Ils sont environ 80, le mercredi 6 août, à avoir répondu présent à l’appel lancé par NTD-TV. Leurs pancartes, brandies ostensiblement devant le siège parisien d’Eutelsat, sont explicites : « Restaurez la diffusion de NTD-TV avant les Jeux olympiques ! » ou encore « Berretta : ne collaborez pas avec le Parti communiste chinois (PCC), rendez NTD au peuple chinois ! »
« Obtenir de nouveaux marchés »
Le 16 juin dernier, Giuliano Berretta, PDG d’Eutelsat, a interrompu la diffusion de la chaîne NTD-TV vers la Chine en prétextant une panne technique irréversible sur le satellite W5. La chaîne indépendante, proche du mouvement spirituel Falun Gong (interdit en Chine) et regardée par des millions de Chinois, n’hésite pas à s’attaquer aux sujets qui fâchent le régime de Pékin : droits de l’homme, répression au Tibet et enquêtes sur la face cachée des JO figurent parmi ses sujets de prédilection.
Le 10 juillet, l’organisation Reporters sans frontières (RSF) dénonçait sur son site Internet la « décision préméditée et politique » d’Eutelsat, une « coupure arbitraire » destinée à peaufiner son image auprès du gouvernement chinois « pour obtenir de nouveaux marchés ». RSF publiait également le contenu d’une conversation téléphonique entre un responsable d’Eutelsat à Pékin et un interlocuteur se faisant passer pour un fonctionnaire du Département de la propagande : « C’est le PDG de notre société en France qui a pris la décision de faire cesser la diffusion de NTD-TV, aurait confié le premier, nous avons reçu des plaintes et des rappels du gouvernement chinois. »
« Ce n’est pas juste l’affaire des Chinois »
À deux jours des JO, NTD-TV espère encore régler le différend à l’amiable, et les intervenants se succèdent pour tenter une dernière fois de convaincre Giuliano Berretta de revenir sur sa décision. « C’est votre dernière chance, M. Berretta », proclame Joe Wang, le président de la filiale canadienne de la chaîne, en s’adressant directement à celui qui l’entend peut-être dans l’immeuble d’en face : « Vous avez une chance en or de devenir un héros du peuple et de la liberté d’information ! ». Michel Wu, ancien directeur de la rédaction en mandarin de RFI, n’hésite pas à comparer NTD aux appels radiophoniques du Général de Gaulle, et appelle le satellitaire européen à faire le choix de la « liberté », plutôt que celui de « la dictature et du mensonge ».

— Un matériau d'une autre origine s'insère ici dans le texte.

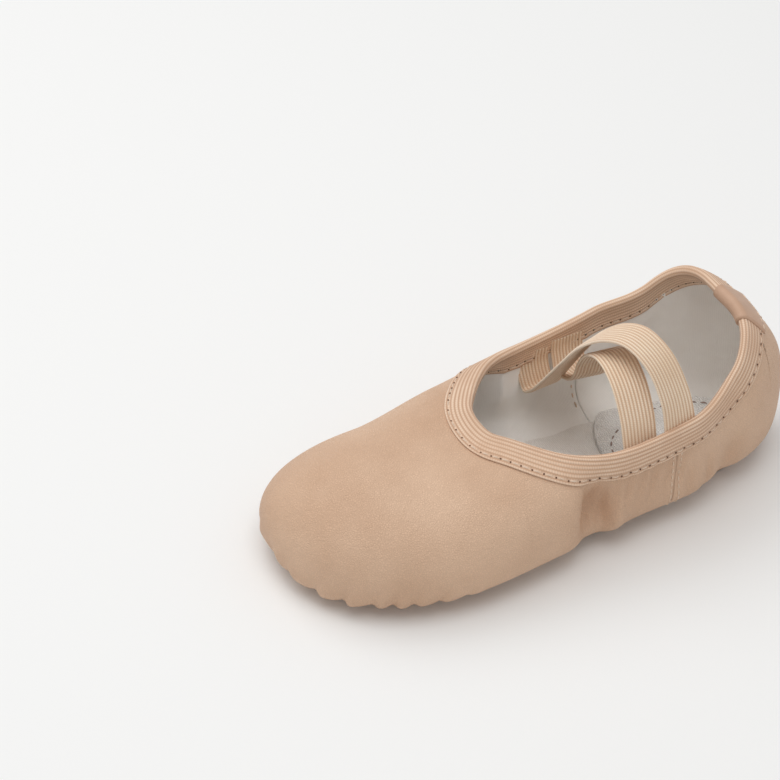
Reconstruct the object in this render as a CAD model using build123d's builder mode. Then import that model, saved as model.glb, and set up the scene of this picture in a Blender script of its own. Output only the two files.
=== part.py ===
from build123d import *
import math
import os

# Ballet slipper, lying empty on the floor. Millimetres, +Z up, the toe points to -Y, and the origin
# is on the floor under the middle of the length. Stations are distances from the toe's tip.

# The outside form of the leather upper. Places along it keep their share of the length.
shoe_length = 186.0
ball_half_width = 38.5
ball_station = 0.312 * shoe_length
waist_half_width = 33.5
waist_from_heel = 0.285 * shoe_length
heel_half_width = 29.0
heel_from_back = 0.172 * shoe_length
toe_plan_power = 2.4
heel_plan_power = 1.8
toe_sweep = 9.0
toe_tip_height = 12.0
toe_box_height = 37.0
toe_box_station = 0.226 * shoe_length
toe_rise_power = 2.3
toe_spring_length = 15.0
heel_bulge_height = 22.0
heel_crown_height = 64.5
heel_round_from_back = 0.237 * shoe_length
heel_rise_power = 2.2
heel_spring_length = 13.0
toe_top_power = 2.05
heel_top_power = 3.3
sole_power = 3.2

# The foot opening
throat_station = 0.387 * shoe_length
throat_height = 41.0
throat_length = 0.269 * shoe_length
throat_half_width = 0.935 * ball_half_width
topline_front_height = 40.0
topline_low_height = 38.5
topline_low_station = 0.618 * shoe_length
topline_rear_height = 44.5
topline_rear_from_back = 0.226 * shoe_length
topline_heel_height = 56.5
topline_heel_from_back = 18.0
topline_back_height = 59.5
topline_back_reach = 10.0
topline_front_rise = 2.5

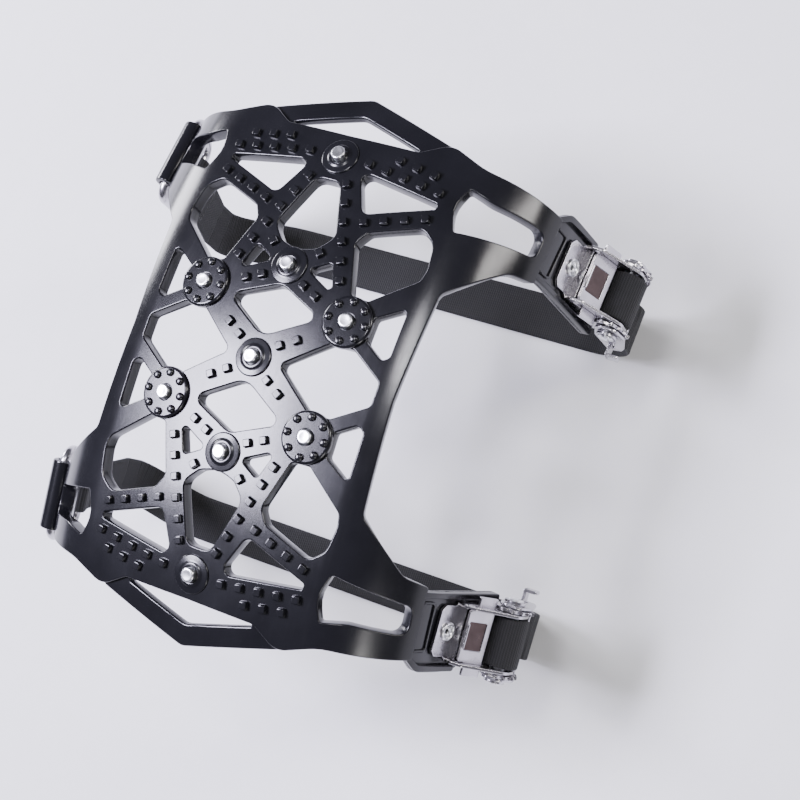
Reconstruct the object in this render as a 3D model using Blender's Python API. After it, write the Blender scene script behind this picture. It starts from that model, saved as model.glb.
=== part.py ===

«Une bouffée d’oxygène, sans laquelle on étouffe»
Les intervenants sont bien conscients que la petite foule majoritairement chinoise réunie à Paris ne changera pas la donne, et qu’une mobilisation médiatique et internationale leur donnerait un avantage immense. « La liberté d’expression en Chine n’est pas juste l’affaire des Chinois, mais concerne le monde entier », affirme Joe Wang. « La Chine sera bientôt une grande puissance mondiale, c’est donc notre rôle de sauvegarder les libertés individuelles. Vous savez mieux que nous, en Europe, qu’une grande puissance sans liberté peut rapidement se transformer en dictature dangereuse », ajoute-t-il.
Joe Wang mentionne les dizaines de milliers de messages de soutiens reçus récemment, dont celui d’un téléspectateur qui aurait comparé la chaîne dissidente à « une bouffée d’oxygène, sans laquelle on étouffe ». Vincent Brossel de RSF et Jiang Wu, président du Parti démocrate chinois en France, dénoncent à tour de rôle « l’acharnement des autorités chinoises contre le mouvement Falun Gong » et les « crimes contre l’humanité commis par le PCC ».
Illusions perdues
La manifestation des défenseurs de NTD est révélatrice d’un problème plus général : celui de l’impact des JO de Pékin sur la situation des droits fondamentaux en Chine. Dans sa dernière édition, The Economist affirme que la progression des libertés politiques en Chine a lieu malgré les JO, pas grâce à eux. « Les Chinois sont bien plus libres aujourd’hui qu’il y a 30, 20 ou même 10 ans », affirme l’hebdomadaire britannique, mais les JO ont « durci le régime » et « les autorités ont harcelé les dissidents avec une plus grande vigueur ».
Les dirigeants européens, conscients que les JO seront avant tout une expression du nationalisme chinois, tentent d’apparaître fermes sur la question des droits de l’homme sans pour autant se froisser avec le régime de Pékin. Joe Wang, lui, en conclue qu’ « une fois de plus, on ne peut faire confiance au PC chinois », et assure qu’il continuera de se battre si le PDG Berretta campe sur sa position. Le prochain rendez-vous est déjà pris : ce sera au Trocadéro, à Paris, le jour de la cérémonie d’ouverture.